When a grade controls cost of capital, suppliers compete. The structured finance era taught us this lesson. Ratings drifted up as business flowed to the friendliest models. Call it Gresham’s law of ratings: bad metrics drive out good. The private version is more fragile. The opacity blunts reputational checks, and limited price discovery slows feedback. The game theory is simple. If one rater tightens, the mandate moves. If none tightens, volumes rise until defaults do. In repeated games, reputational penalties can discipline behavior. Here, the game is private, short-horizon, and intermediated. The equilibrium trends permissive. Even large alternative managers concede the old public-versus-private risk map may be wrong. The more that belief spreads, the more the system leans on the stamp rather than the asset.

Liquidity mismatch meets retail money

Moody’s has warned about retail money entering private markets. The risk is not mysterious. It is the mismatch. Funds promise smooth returns and periodic liquidity against loans that cannot be sold at scale in a hurry. The smoothing is mark-to-model. The liquidity is at the manager’s discretion. This structure thrives in calm, where inflows swamp outflows and the model can drift. It buckles in stress, when redemption requests surge and bids thin. A small shock becomes a big one as funds gate investors or dump what can be sold, not what should be sold. That dynamic is magnified when labels lull buyers into concluding the paper is “investment grade enough.” In probability terms, tails get fatter when you force daily or monthly liquidity onto assets with annual turnover.

Bank backstops and hidden leverage

Private credit is sold as off-Wall-Street. Yet large managers increasingly borrow from banks to fund loans, enhance returns, or offer liquidity. European insurance executives have warned about this “uncontrolled” growth and the funding loop running back to banks. The loop matters. Back leverage smears private credit risk across the banking system via subscription lines, asset-backed facilities, total return swaps, and repo. Risk-weighted capital treatment often leans on private ratings, real or implied. In a downturn, these lines tighten just as portfolio marks weaken. The bank’s appetite to roll funding is procyclical. That can force selling or capital calls at the fund level, with little public trace until it hits earnings. Systems fail at the joints. The joint here is a financing chain held together by nonpublic grades.

Valuations, models, and anti-fragility theater

The private credit pitch emphasizes control and covenants. Sometimes that is real. Often it is theater. Paper covenants are only as good as enforcement under stress. Models that purport to predict loss given default rely on tame histories from a decade of cheap money. They smooth volatility by design. Nature is not impressed by smoothing. Snowpacks stabilize until an extra inch triggers an avalanche. The mark-to-model habit creates the same conductivity. It stores risk instead of realizing it, then releases it all at once. Antifragility grows from small and frequent stresses. Private credit’s model culture reduces small stresses by design. That is a feature for fundraising and a bug for systems. The private rating label formalizes the bug.
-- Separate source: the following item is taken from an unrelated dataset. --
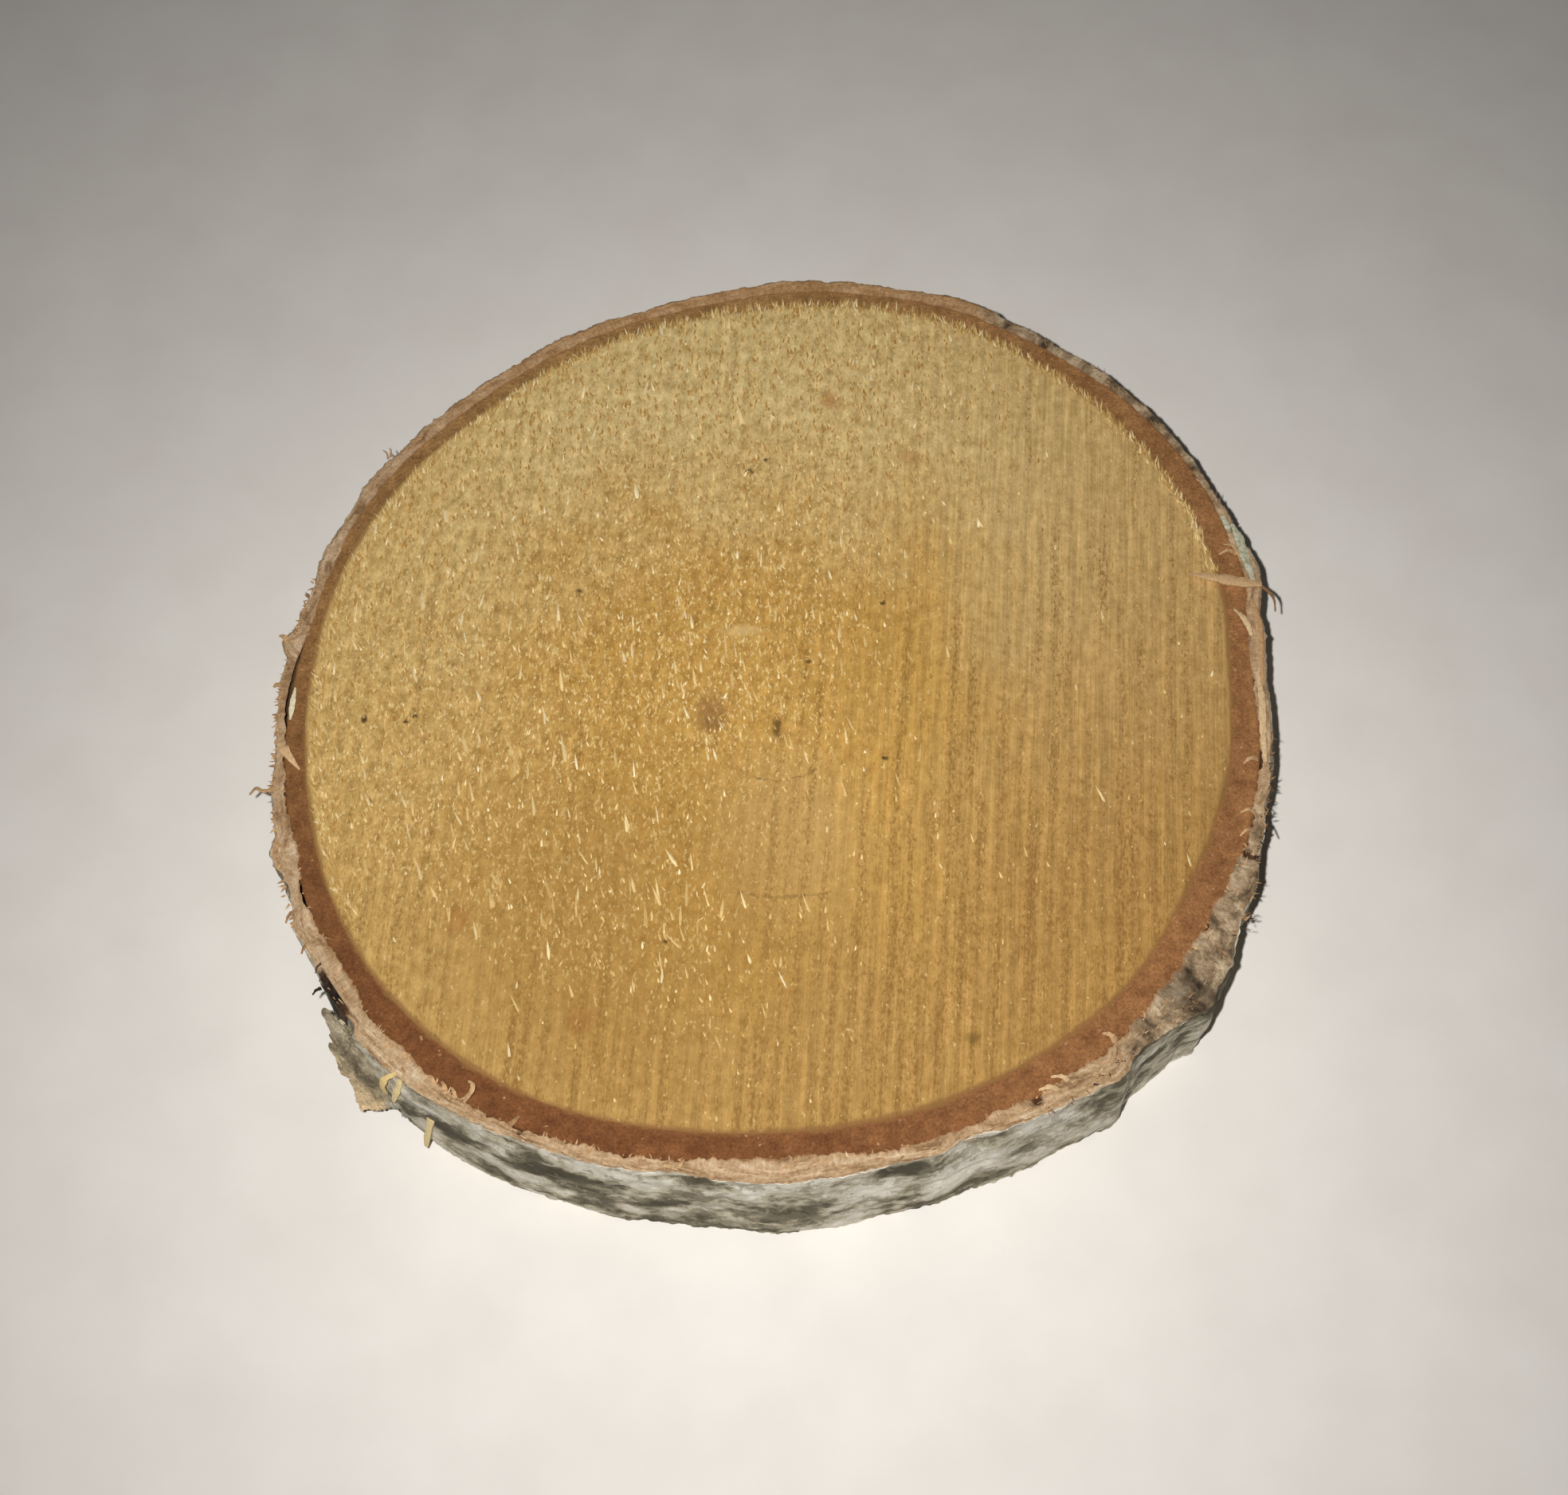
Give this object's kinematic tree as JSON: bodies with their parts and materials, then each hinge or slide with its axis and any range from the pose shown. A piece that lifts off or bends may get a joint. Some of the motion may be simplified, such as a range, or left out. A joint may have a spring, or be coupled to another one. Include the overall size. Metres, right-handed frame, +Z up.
{
  "type": "wood slice",
  "caption": "Round slice sawn across a branch: flat golden wood face with saw marks, brown inner bark ring and rough grey outer bark that peels at one side.",
  "frame": {"origin": "centre of the sawn underside, on the surface the slice lies on", "axes": "+Z up through the thickness; -Y towards the side with the widest bark, +X to the right as seen from there"},
  "size_m": [0.0963, 0.0969, 0.0123],
  "materials": {
    "wood": "raw sawn end grain with vertical saw marks and short cream fibres, no varnish",
    "inner_bark": "sawn inner bark, reddish brown, dull and fine grained",
    "outer_bark": "dry outer bark, tan where it is sawn, mottled white and grey-olive on its rough skin"
  },
  "bodies": {
    "root": {"wood": "wood", "inner_bark": "inner_bark", "outer_bark": "outer_bark"}
  },
  "joints": []
}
Competition for assets lowers underwriting quality

The mass appeal of private credit has a simple side effect: too much capital chasing too few robust borrowers. As competition intensifies, price rises and terms weaken. There are already signs of risk drifting lower in the stack to hit target yields. Managers are incentivized to keep volumes up and fees flowing. That pressure meets the label-maker at the end of the pipeline. A friendly rating can justify a marginal deal. The immediate loss rate may look low until it doesn’t; defaults are lumpy, and recoveries fall when everyone exits at once. Investors will discover that the reported stability hid a selection problem. The portfolio was curated for optics rather than resilience. Markets are ecosystems. Overgrazing is invisible until the field is empty.

Game theory and incentives in shadow ratings

Think of the rater-manager relationship as a repeated prisoner’s dilemma with a twist. Disclosure is limited, and audiences are fragmented. The payoff to soft grading is immediate and private: mandates, fees, and scale. The payoff to strict grading is public only if the world sees who said no. In private credit it often does not. That shrinks the reward for policing the boundary. Over time, standards drift down, then snap back after a visible failure. History rhymes. After 2008, public rating agencies tore down models and rebuilt governance. The private complex is now running the experiment again with less sunlight. Regulators, facing a fast-growing sector outside Basel’s core, will focus on capital charges and transparency. That will feel dull until it is decisive.

What breaks the loop

The trigger is rarely where investors are staring. It is more likely a funding choke point or a mismatch inside a fund complex. A forced unwind at a big platform, a delayed NAV facility roll, or a broad gating event could expose how much of the market’s stability was just model inertia. Once a few exits close, redemption risk becomes path dependent. Managers sell what is liquid, which worsens what is illiquid. Banks cut exposure into weakness. Private ratings look stale until they are revised en masse. The grade then follows price, not the other way around. Policymakers will be blamed for acting late. But the fragility is already in the design. A system that depends on private stamps to unlock leverage and liquidity is stable until it needs to be truthful.

The operational questions

Ignore the slogans and ask the boring questions. Who is the marginal buyer if funding lines tighten. How much of the portfolio can be sold in five days without a 5 percent hit. What data, if any, underpins the private rating, and who pays for it. How many turns of back leverage sit on the loans. Who has the right to gate and on what notice. How are internal marks validated against external trades. The answers will not make headlines. They will tell you whether this is credit or a carry trade disguised as credit. The private label on the can is not the content. In markets, what you cannot see can still hurt you. In booms, it usually does.